··· LISTED ENTRIES
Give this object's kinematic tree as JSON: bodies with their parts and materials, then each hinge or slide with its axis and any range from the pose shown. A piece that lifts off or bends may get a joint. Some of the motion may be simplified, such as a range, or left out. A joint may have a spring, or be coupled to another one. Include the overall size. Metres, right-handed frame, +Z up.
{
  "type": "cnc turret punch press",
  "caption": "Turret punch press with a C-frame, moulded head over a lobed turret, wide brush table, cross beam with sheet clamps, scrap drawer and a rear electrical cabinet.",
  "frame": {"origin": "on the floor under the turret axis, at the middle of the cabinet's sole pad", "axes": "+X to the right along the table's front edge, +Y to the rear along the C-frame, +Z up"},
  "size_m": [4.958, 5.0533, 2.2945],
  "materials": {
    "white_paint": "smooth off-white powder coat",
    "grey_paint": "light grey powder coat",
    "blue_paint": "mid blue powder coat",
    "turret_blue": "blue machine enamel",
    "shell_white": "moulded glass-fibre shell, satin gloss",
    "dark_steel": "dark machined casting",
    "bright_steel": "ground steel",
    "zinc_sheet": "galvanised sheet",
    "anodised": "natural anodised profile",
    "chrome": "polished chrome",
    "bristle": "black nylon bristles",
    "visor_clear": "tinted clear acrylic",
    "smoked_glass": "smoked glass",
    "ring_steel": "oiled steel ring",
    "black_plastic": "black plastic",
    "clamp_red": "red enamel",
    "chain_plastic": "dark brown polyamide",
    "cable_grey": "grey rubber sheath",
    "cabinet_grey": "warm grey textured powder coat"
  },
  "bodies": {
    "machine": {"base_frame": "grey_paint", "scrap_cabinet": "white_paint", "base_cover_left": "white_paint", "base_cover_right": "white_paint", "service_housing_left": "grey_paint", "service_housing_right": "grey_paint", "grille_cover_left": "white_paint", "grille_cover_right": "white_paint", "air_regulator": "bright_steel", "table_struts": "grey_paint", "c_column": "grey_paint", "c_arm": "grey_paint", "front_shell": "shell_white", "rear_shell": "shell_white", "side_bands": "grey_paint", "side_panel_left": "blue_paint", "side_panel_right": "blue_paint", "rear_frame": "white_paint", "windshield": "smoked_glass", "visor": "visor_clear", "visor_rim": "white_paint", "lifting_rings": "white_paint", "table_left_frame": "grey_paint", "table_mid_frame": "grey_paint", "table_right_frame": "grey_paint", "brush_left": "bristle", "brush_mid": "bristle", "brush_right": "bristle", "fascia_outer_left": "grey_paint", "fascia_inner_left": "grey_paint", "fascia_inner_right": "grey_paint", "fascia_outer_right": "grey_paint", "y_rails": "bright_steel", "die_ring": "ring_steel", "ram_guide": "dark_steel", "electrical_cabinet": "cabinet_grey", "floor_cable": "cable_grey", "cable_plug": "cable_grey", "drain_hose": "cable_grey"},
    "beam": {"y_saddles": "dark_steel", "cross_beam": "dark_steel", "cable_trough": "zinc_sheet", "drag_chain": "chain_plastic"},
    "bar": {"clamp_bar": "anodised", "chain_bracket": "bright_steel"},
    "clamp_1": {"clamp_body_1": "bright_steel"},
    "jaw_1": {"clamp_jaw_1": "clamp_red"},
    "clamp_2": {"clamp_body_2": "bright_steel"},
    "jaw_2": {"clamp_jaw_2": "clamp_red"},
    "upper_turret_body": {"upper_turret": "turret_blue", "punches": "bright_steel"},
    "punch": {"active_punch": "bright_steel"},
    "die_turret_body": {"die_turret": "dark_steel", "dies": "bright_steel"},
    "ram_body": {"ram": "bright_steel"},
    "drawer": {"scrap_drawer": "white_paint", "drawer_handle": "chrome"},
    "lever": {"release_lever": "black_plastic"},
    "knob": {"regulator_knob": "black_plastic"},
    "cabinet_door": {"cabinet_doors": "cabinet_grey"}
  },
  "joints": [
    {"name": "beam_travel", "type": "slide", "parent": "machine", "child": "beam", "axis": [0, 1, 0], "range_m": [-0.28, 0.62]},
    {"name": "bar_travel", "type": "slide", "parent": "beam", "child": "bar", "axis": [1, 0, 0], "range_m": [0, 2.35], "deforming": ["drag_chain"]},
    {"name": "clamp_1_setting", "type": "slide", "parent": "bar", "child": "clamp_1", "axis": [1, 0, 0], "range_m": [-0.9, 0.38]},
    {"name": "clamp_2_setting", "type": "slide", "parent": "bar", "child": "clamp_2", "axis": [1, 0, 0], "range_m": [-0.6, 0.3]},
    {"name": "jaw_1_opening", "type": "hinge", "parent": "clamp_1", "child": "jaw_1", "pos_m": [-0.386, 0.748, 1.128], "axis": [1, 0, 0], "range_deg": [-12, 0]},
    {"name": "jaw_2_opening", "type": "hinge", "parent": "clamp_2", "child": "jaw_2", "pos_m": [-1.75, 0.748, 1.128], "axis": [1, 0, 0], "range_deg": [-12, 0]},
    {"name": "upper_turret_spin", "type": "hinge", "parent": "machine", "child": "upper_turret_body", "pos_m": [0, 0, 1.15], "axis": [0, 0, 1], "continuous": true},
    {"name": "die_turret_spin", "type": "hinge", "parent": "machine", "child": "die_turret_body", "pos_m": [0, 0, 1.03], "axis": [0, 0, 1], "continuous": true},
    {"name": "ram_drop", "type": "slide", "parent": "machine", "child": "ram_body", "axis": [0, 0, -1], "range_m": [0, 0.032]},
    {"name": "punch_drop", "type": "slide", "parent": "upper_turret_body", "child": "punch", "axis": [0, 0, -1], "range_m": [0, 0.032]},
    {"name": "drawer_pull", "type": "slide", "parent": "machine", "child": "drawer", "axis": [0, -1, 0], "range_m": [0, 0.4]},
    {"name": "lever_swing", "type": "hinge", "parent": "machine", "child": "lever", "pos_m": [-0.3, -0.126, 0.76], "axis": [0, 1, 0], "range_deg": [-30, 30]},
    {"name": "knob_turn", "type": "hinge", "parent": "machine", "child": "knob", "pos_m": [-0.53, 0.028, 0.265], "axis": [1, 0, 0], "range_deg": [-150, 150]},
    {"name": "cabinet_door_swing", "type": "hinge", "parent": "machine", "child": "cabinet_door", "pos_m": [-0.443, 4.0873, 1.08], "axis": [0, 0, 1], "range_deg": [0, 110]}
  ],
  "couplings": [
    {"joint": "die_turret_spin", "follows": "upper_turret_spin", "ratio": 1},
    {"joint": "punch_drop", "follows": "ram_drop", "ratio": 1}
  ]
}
······
··· LISTED ENTRIES
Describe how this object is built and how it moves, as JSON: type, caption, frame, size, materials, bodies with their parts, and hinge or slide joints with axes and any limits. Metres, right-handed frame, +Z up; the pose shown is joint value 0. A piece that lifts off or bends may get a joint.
······
(EXERCISE DIRECTIONS): Look through the records above and report how many lines hold the word "object", giving only the number.

(EXPECTED ANSWER): 2